The failure modes are familiar to anyone who has maintained software, only accelerated. Code you did not write is code you do not understand, and code you do not understand is code you cannot debug when it breaks at the worst possible moment. Security holes slide in invisibly. Dependencies pile up unexamined. The same function gets reimplemented five slightly different ways because the model has no memory of what it generated an hour ago. None of this announces itself. The app keeps working — right up until it doesn't, and now you are debugging a system that is, in a real sense, a stranger's.

Complexity is the thing that compounds

Here is where vibe coding meets the small, stubborn idea behind StyleStats. This tool exists because of a simple observation: complexity in a codebase does not arrive in a dramatic event. It accumulates. One more selector, one more colour, one more !important to make the deadline — each is harmless, and the sum is a stylesheet no one can reason about. The whole purpose of measuring selectors, unique colours, font sizes, and specificity wars was to make that invisible accumulation visible, to act as an early warning system before the mess became unmanageable.

Vibe coding pours fuel on exactly this fire. When a human writes CSS, the friction of writing it is itself a brake on bloat — you feel the cost of every redundant rule. When an AI generates it, that friction vanishes. It will happily produce three hundred lines where thirty would do, invent a dozen near-duplicate colours, and reach for !important because it is statistically common rather than because it is correct. The output works in the preview. It is also, very often, a complexity disaster waiting to surface. The cost was not removed; it was deferred and hidden.

The metric matters more, not less

The instinctive conclusion — that AI makes tools like this obsolete because the machine handles the details — is exactly backwards.
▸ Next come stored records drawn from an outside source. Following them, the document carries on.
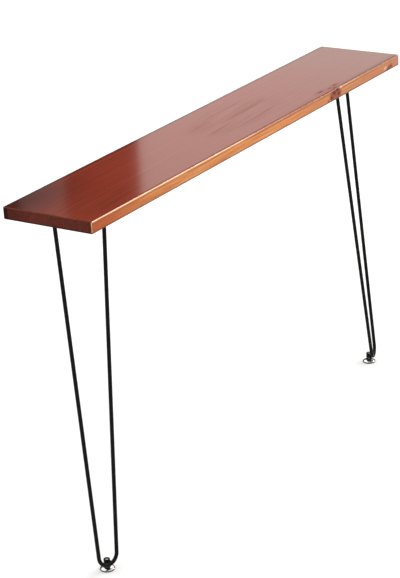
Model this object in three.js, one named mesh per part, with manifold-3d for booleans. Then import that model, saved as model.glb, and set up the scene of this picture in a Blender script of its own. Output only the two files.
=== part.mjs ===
// A narrow table that is fixed to a wall: a solid wood board on two hairpin legs with levelling feet,
// and angle brackets at the back. Millimetres, +Z up. The origin is on the floor under the middle of
// the board. +X runs along the board and +Y points at the wall, so the front edge is at -Y.
import * as THREE from "three";
import { mergeVertices } from "three/addons/utils/BufferGeometryUtils.js";
import Module from "manifold-3d";

// Driving dimensions
const tableLength = 1200;
const tableWidth = 200;
const tableHeight = 750;
const boardThickness = 24;

// Fits and cuts
const clearance = 0.3;
const cutOverrun = 2;
const mergeDistance = 0.001;

// Board edges
const edgeRadius = 2;
const cornerRadius = 3;

// Hairpin legs
const rodDiameter = 8;
const rodSpread = 114;
const bendRadius = 21.5;
const legInset = 97;
const legTurnDegrees = 18;
const legLeanDegrees = 4.6;
const weldLeg = 2.5;
const footShift = 3;

// Mounting plates at the tops of the legs
const plateThickness = 3;
const plateEndMargin = 18;
const plateBackLength = 64;
const plateFrontReach = 15;
const plateBackReach = 58;
const plateCornerRadius = 9;
const plateScrewMargin = 14;

// Wood screws
const screwBiteShare = 0.6;
const plateScrewDiameter = 4.5;
const plateScrewHeadDiameter = 9;
const plateScrewHeadHeight = 2.8;
const bracketScrewDiameter = 4;
const bracketScrewHeadDiameter = 8;
const bracketScrewHeadHeight = 2.6;

// Threaded bushes at the bends
const bushWall = 2.2;
const bushLength = 12;
const bushChamfer = 0.7;

// Levelling feet
const footDiameter = 30;
const baseHeight = 3.2;
const baseFloor = 1.6;
const baseLip = 0.8;
const baseChamfer = 0.5;
const capSheet = 1;
const capRimHeight = 1.5;
const capHeadroom = 1.1;
const capCrownMargin = 0.2;
const capShoulderWidth = 2.2;
const stemDiameter = 8;
const stemChamfer = 0.8;
const stemHeadFlange = 2;
const stemHeadHeight = 1.4;
const stemNeckStep = 0.3;
const hexAcrossFlats = 13;
const hexHeight = 2.5;
const stemStandoff = 2.8;
const stemTopDrop = 1.2;

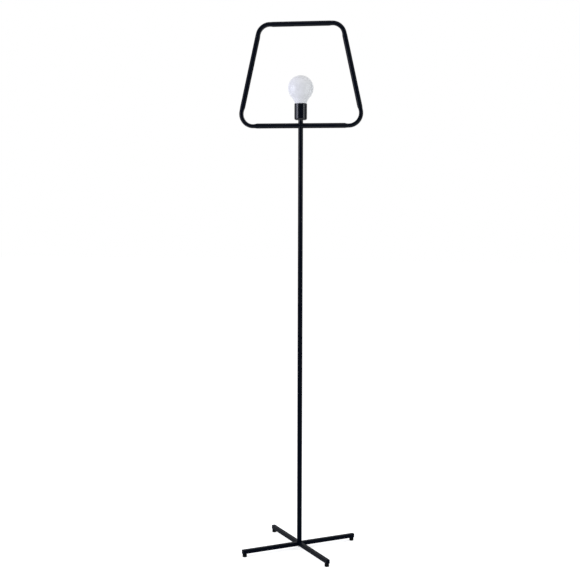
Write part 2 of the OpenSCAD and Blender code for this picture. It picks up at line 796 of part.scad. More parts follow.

When you stop reading the code, you lose the intuition you used to get for free, the felt sense of "this is getting out of hand." Measurement has to replace that intuition, because it is the only thing left that can. The numbers become the early warning system precisely because the human eye is no longer on the line-by-line reality.

This is the quiet argument for keeping objective metrics in a vibe-coding world. If you are going to accept generated stylesheets without reading them, then something has to be counting the selectors, watching the unique colours multiply, flagging the specificity creep and the !important sprawl. The discipline that once lived in the developer's habits now has to live in the tooling, because the developer has, by design, stopped looking. A simple report that tells you your AI-assisted stylesheet just tripled its selector count and sprouted forty new colours is no longer a nicety. It is the railing on a staircase you can no longer see.

Use the vibes, keep the instruments

None of this is an argument against vibe coding, which is too useful and too inevitable to refuse, and which is genuinely wonderful for the right tasks. It is an argument for pairing it with the thing that makes any fast, low-friction process survivable: measurement. Build at the speed of intention, generate freely, prototype with abandon — and then run the numbers, because the numbers are now the only honest account of what you actually shipped.

The deepest irony is that the AI era has made an old, unglamorous idea newly essential. For years, metrics-based tooling was a discipline for the conscientious minority who read their own output. Now that a generation is shipping code it does not read, that discipline is not optional bookkeeping but the difference between a system you control and one that controls you. The vibes will write the code. Something still has to tell you when the complexity is getting away from you — and that question, it turns out, never went away. It just got more important.